Now, if you specify that the doamin is $\mathbb{R}^+$, then your statement can be symbolized as such:

$\forall x \ \exists y \ (y < x \rightarrow \forall z \ yz \ge z)$

If your domain is larger than that, say all real numbers $\mathbb{R}$, then you can write:

$\forall x \in \mathbb{R}^+ \exists y \in \mathbb{R}^+ \ (y < x \rightarrow \forall z \in \mathbb{R}^+ \ yz \ge z)$

though this is really just shorthand for:

$\forall x ( x \in \mathbb{R}^+ \rightarrow \exists y (y \in \mathbb{R}^+ \land (y < x \rightarrow \forall z (z \in \mathbb{R}^+ \rightarrow yz \ge z)))$

This statement is true, since for any $x$, you can simply pick $y=x$, making $y<x$ false, and thus the whole conditional true.
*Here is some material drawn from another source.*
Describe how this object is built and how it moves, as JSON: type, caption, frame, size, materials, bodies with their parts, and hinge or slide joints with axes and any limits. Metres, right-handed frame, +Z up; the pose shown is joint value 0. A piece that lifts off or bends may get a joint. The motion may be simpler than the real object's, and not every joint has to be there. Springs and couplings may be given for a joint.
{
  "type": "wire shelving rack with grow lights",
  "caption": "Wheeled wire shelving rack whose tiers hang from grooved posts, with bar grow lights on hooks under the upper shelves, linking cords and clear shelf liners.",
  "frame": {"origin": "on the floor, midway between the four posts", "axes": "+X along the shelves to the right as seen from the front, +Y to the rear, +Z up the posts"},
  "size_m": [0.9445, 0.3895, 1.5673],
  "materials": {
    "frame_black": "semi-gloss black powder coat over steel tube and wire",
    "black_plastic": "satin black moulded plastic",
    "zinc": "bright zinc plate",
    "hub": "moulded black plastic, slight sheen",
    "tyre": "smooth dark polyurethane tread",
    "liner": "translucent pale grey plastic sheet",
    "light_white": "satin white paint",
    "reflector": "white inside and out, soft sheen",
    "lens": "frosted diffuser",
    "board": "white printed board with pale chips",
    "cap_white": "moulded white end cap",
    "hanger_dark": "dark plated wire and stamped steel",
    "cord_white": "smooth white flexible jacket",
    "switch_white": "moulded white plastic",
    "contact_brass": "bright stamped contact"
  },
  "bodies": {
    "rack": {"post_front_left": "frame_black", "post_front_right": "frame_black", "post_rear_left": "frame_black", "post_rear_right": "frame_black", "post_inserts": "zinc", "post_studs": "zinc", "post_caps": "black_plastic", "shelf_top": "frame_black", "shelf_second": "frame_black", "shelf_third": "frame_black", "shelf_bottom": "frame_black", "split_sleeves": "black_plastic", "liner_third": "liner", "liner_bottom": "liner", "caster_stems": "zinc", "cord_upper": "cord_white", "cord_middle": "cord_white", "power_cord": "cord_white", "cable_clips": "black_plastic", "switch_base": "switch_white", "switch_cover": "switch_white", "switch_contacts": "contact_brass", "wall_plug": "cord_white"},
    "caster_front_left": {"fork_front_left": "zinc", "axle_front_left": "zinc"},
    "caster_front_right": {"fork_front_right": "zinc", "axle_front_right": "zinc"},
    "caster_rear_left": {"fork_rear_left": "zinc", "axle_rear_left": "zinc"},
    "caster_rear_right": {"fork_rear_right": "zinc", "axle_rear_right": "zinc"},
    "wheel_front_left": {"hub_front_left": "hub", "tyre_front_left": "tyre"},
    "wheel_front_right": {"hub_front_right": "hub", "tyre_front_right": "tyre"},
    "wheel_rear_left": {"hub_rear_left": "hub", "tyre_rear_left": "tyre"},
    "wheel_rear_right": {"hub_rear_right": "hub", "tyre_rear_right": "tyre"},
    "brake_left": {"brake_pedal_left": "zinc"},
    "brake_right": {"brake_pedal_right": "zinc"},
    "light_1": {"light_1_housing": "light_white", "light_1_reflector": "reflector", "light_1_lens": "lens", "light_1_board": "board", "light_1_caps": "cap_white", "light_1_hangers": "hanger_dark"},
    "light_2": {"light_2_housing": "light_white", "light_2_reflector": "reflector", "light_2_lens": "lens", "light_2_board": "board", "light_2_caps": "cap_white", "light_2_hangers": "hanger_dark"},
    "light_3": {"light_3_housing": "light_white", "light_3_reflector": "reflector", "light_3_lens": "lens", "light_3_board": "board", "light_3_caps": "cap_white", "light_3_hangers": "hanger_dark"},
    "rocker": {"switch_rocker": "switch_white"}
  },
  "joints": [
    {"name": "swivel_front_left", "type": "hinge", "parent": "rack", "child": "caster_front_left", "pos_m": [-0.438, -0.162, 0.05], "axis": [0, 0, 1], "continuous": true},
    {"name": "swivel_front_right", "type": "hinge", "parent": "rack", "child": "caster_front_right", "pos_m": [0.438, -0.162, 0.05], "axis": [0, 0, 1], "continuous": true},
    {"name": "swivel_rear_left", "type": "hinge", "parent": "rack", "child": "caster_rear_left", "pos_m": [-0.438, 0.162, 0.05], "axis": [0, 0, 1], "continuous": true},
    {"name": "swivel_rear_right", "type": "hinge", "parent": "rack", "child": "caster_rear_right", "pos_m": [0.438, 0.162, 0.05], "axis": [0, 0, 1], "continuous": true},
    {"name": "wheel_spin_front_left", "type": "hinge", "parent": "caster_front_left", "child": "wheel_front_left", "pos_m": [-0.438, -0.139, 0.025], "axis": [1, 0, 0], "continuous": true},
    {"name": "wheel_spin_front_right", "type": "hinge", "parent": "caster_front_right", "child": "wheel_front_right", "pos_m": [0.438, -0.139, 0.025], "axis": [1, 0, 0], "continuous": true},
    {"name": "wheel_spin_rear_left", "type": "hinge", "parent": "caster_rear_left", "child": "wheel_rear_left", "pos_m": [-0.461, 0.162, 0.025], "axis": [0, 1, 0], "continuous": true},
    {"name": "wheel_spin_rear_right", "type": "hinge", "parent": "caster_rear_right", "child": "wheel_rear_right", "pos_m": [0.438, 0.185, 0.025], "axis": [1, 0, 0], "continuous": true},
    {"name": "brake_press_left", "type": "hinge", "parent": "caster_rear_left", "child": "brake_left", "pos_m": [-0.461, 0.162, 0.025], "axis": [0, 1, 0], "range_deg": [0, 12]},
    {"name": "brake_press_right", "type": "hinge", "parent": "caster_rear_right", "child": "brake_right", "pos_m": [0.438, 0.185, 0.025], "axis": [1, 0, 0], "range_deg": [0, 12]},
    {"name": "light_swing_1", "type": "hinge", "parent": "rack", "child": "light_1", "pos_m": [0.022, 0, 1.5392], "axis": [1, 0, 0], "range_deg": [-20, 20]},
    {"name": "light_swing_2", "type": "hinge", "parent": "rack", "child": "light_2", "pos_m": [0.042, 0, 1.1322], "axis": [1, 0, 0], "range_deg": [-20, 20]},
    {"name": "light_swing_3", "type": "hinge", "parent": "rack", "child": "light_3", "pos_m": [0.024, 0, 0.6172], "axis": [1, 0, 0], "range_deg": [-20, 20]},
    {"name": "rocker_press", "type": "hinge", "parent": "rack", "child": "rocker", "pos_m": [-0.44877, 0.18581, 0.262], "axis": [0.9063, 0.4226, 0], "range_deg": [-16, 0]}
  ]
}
For your edited exercise, you get:

$\forall x \in \mathbb{R}^+ \exists y \in \mathbb{R}^+ \ (y < x \land \forall z \in \mathbb{R}^+ \ yz \ge z)$

This statement is false, since if $x < 1$, then that means $y < 1$, and then $yz < z$.

The negation of this is:

$\neg \forall x \in \mathbb{R}^+ \exists y \in \mathbb{R}^+ \ (y < x \land \forall z \in \mathbb{R}^+ \ yz \ge z)$

which is equivalent to:

$\exists x \in \mathbb{R}^+ \forall y \in \mathbb{R}^+ \ (y \ge x \lor \exists z \in \mathbb{R}^+ \ yz < z)$

This statement is true, since you can just pick $x =1 $, meaning that for any $y \ge 1$ you have $y \ge x$, and for $y<1$ you have $yz < z$, so for any $y$, one of the disjuncts will hold.